2. Frame the decision right. The authors recommend that managers draw up a few lists before they downsize, including a list of employees they’d dismiss for one job but hire for another. This lets them focus “on the specific contributions that employees make.” Drucker would have added that a bad worker is often a good worker in the wrong role. “It is the manager’s job, especially with the young knowledge worker, to think through where a nonperformer might be productive and effective,’” he wrote in Management: Tasks, Responsibilities, Practices.
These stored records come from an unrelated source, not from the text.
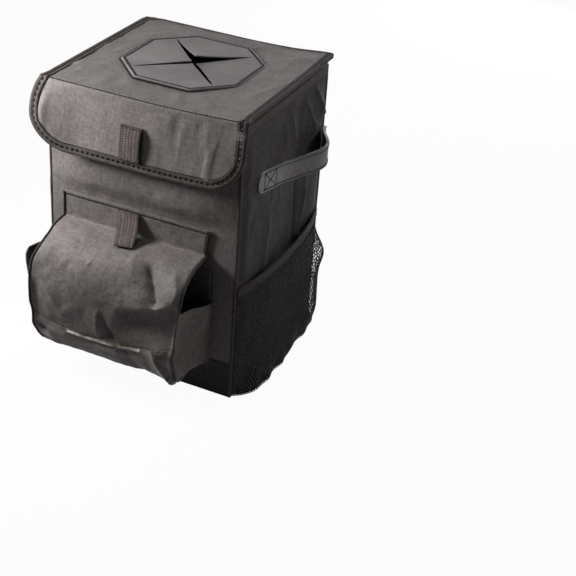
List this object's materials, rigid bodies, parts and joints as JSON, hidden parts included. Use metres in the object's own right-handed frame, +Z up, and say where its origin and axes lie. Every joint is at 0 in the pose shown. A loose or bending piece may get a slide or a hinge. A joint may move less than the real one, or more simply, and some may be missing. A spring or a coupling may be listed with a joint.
{
  "type": "car trash bin",
  "caption": "Fabric car trash bin with a hinged lid, push-in mouth flaps, a bulging front pocket, netting side pockets and strap handles.",
  "frame": {"origin": "centre of the base on the floor", "axes": "+Z up, -Y towards the front pocket, +X to the right of the front"},
  "size_m": [0.2556, 0.2537, 0.3162],
  "materials": {
    "front_fabric": "dark brown-grey coated oxford cloth, fine plain weave",
    "side_fabric": "near-black coated oxford cloth",
    "binding_tape": "woven binding tape with a ribbed face",
    "tab_webbing": "herringbone webbing",
    "strap_webbing": "folded strap with stitched edges",
    "hook_loop": "hook and loop tape",
    "netting": "knitted netting",
    "pale_facing": "pale woven strip",
    "liner_film": "soft waterproof film",
    "stiffener_board": "plain plastic sheet",
    "mouth_plastic": "semi-matt moulded soft plastic"
  },
  "bodies": {
    "bin": {"front_panel": "front_fabric", "back_panel": "front_fabric", "left_panel": "side_fabric", "right_panel": "side_fabric", "base_band": "side_fabric", "bottom_panel": "side_fabric", "front_board": "stiffener_board", "back_board": "stiffener_board", "left_front_board": "stiffener_board", "left_rear_board": "stiffener_board", "right_front_board": "stiffener_board", "right_rear_board": "stiffener_board", "bottom_board": "stiffener_board", "liner": "liner_film", "rim_binding": "binding_tape", "front_left_piping": "binding_tape", "front_right_piping": "binding_tape", "rear_left_piping": "binding_tape", "rear_right_piping": "binding_tape", "hinge_strip": "binding_tape", "front_loop_patch": "hook_loop", "pocket_cover": "front_fabric", "pocket_pouch": "front_fabric", "pocket_gusset_left": "side_fabric", "pocket_gusset_right": "side_fabric", "pocket_tab": "tab_webbing", "pocket_hook_strip": "hook_loop", "pocket_loop_strip": "hook_loop", "slot_facing": "pale_facing", "net_left": "netting", "net_right": "netting", "net_elastic_left": "binding_tape", "net_elastic_right": "binding_tape", "handle_left": "strap_webbing", "handle_right": "strap_webbing"},
    "lid": {"lid_cover": "front_fabric", "lid_board": "stiffener_board", "lid_lining": "liner_film", "lid_binding": "binding_tape", "mouth_plate": "mouth_plastic"},
    "lid_flap": {"flap_cover": "front_fabric", "flap_stiffener": "stiffener_board", "flap_lining": "liner_film", "flap_binding": "binding_tape", "flap_tab": "tab_webbing", "flap_hook_patch": "hook_loop"},
    "mouth_front": {"mouth_flap_front": "mouth_plastic"},
    "mouth_right": {"mouth_flap_right": "mouth_plastic"},
    "mouth_rear": {"mouth_flap_rear": "mouth_plastic"},
    "mouth_left": {"mouth_flap_left": "mouth_plastic"}
  },
  "joints": [
    {"name": "lid_hinge", "type": "hinge", "parent": "bin", "child": "lid", "pos_m": [0, 0.0995, 0.302], "axis": [-1, 0, 0], "range_deg": [0, 180]},
    {"name": "lid_flap_fold", "type": "hinge", "parent": "lid", "child": "lid_flap", "pos_m": [0, -0.1005, 0.304], "axis": [-1, 0, 0], "range_deg": [-6, 100]},
    {"name": "mouth_front_push", "type": "hinge", "parent": "lid", "child": "mouth_front", "pos_m": [-0.003, -0.0355, 0.3076], "axis": [1, 0, 0], "range_deg": [-65, 25], "stiffness_Nm_per_rad": 0.08},
    {"name": "mouth_right_push", "type": "hinge", "parent": "lid", "child": "mouth_right", "pos_m": [0.0405, 0.008, 0.3076], "axis": [0, 1, 0], "range_deg": [-65, 25], "stiffness_Nm_per_rad": 0.08},
    {"name": "mouth_rear_push", "type": "hinge", "parent": "lid", "child": "mouth_rear", "pos_m": [-0.003, 0.0515, 0.3076], "axis": [-1, 0, 0], "range_deg": [-75, 15], "stiffness_Nm_per_rad": 0.08},
    {"name": "mouth_left_push", "type": "hinge", "parent": "lid", "child": "mouth_left", "pos_m": [-0.0465, 0.008, 0.3076], "axis": [0, -1, 0], "range_deg": [-65, 25], "stiffness_Nm_per_rad": 0.08}
  ]
}
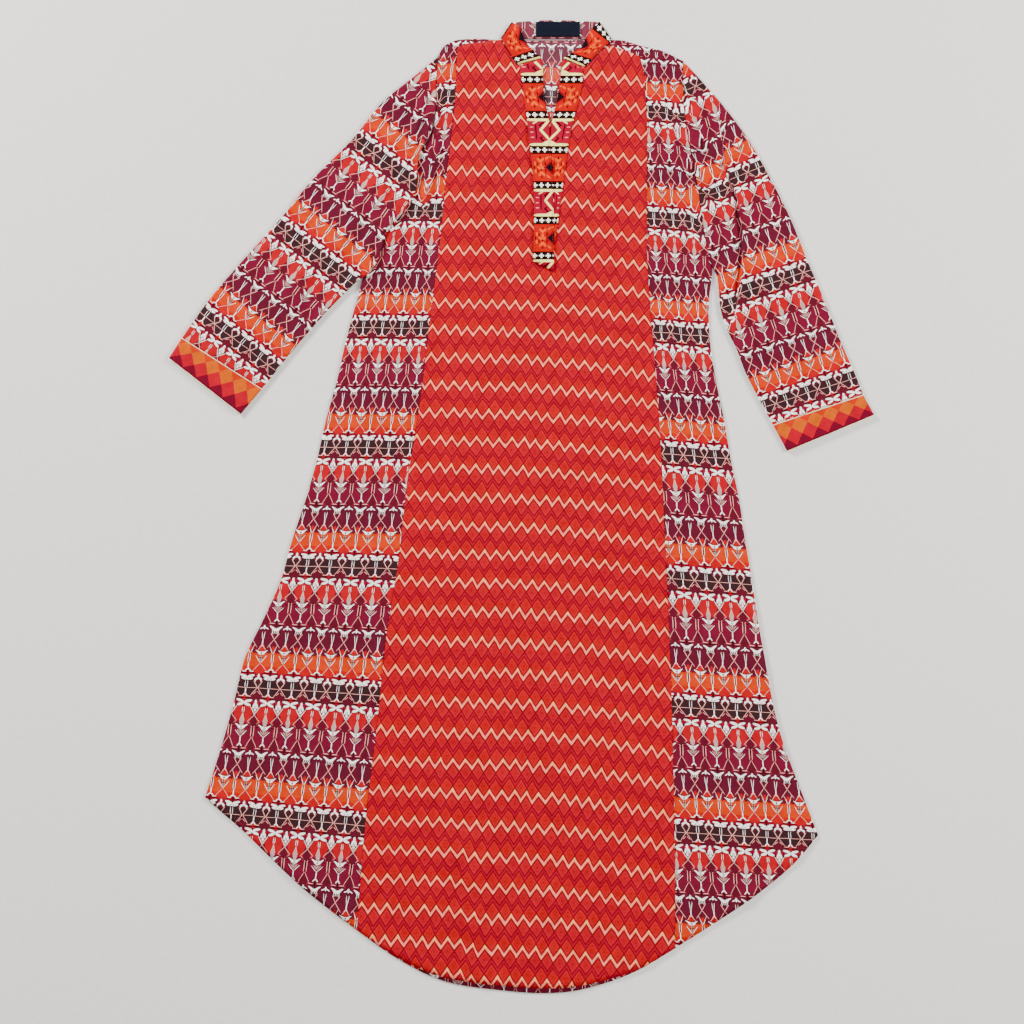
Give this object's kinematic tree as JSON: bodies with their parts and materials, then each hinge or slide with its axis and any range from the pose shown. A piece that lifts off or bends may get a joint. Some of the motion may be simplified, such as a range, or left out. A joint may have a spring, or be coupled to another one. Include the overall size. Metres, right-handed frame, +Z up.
{
  "type": "kurta dress",
  "caption": "Long kurta dress laid flat, with a printed centre panel between banded side panels, three-quarter sleeves with border cuffs, a stand collar and a placket.",
  "frame": {"origin": "middle of the underside's bounding box, on the surface that the dress lies on", "axes": "+Y from the hem to the neck, +X to the viewer's right looking down, +Z up from the surface"},
  "size_m": [0.942, 1.3, 0.0083],
  "materials": {
    "banded_print": "matt printed viscose",
    "zigzag_print": "matt printed viscose",
    "diamond_border": "matt printed viscose",
    "neck_border": "matt printed viscose",
    "woven_label": "woven satin tape",
    "piping": "matt cord edge and sewing thread"
  },
  "bodies": {
    "root": {"back_panel": "banded_print", "front_centre_panel": "zigzag_print", "front_side_left": "banded_print", "front_side_right": "banded_print", "sleeve_left": "banded_print", "sleeve_right": "banded_print", "cuff_left": "diamond_border", "cuff_right": "diamond_border", "collar_band": "neck_border", "placket_left": "neck_border", "placket_right": "neck_border", "neck_label": "woven_label"}
  },
  "joints": []
}
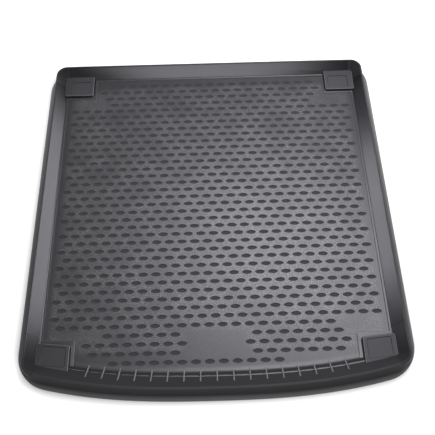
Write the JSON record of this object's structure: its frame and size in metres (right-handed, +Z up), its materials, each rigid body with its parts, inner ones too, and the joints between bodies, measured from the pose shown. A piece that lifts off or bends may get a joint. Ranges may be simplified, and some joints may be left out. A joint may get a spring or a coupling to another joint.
{
  "type": "car boot liner",
  "caption": "Moulded rubber tray liner for a large car boot, with a raised rim, lens-shaped anti-slip pits, four corner pads and a ribbed front edge.",
  "frame": {"origin": "bottom centre of the liner, on the surface that it lies on", "axes": "+X to the right and +Y towards the seats as seen from behind the car, +Z up out of the tray; the bowed front edge, at the boot's sill, faces -Y"},
  "size_m": [1.112, 1.196, 0.0425],
  "materials": {
    "liner_rubber": "satin, dark grey, smooth on the walls and finely grained on the floor"
  },
  "bodies": {
    "root": {"boot_liner": "liner_rubber"}
  },
  "joints": []
}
3. Judge by performance, not by arbitrary criteria. “Almost half of the executives surveyed reported using informal criteria (such as loyalty) not related to employee task performance in layoff decisions,” the authors report. As we’ve noted, Drucker felt that value judgments without clear standards were arbitrary and harmful. “They corrupt alike the judge and the judged,” he wrote in The Practice of Management.

4. Take your time. People often spend days or weeks deciding to hire people, but they fire them much more quickly. The authors point out that more than half of the executives polled said their companies “spent less than an hour per employee deciding whether to terminate each individual employee.” As Drucker put it, “Few things are less likely to succeed than hasty personnel decisions.”

What’s the most poorly managed downsizing process you’ve ever witnessed? What’s the best managed situation you’ve seen?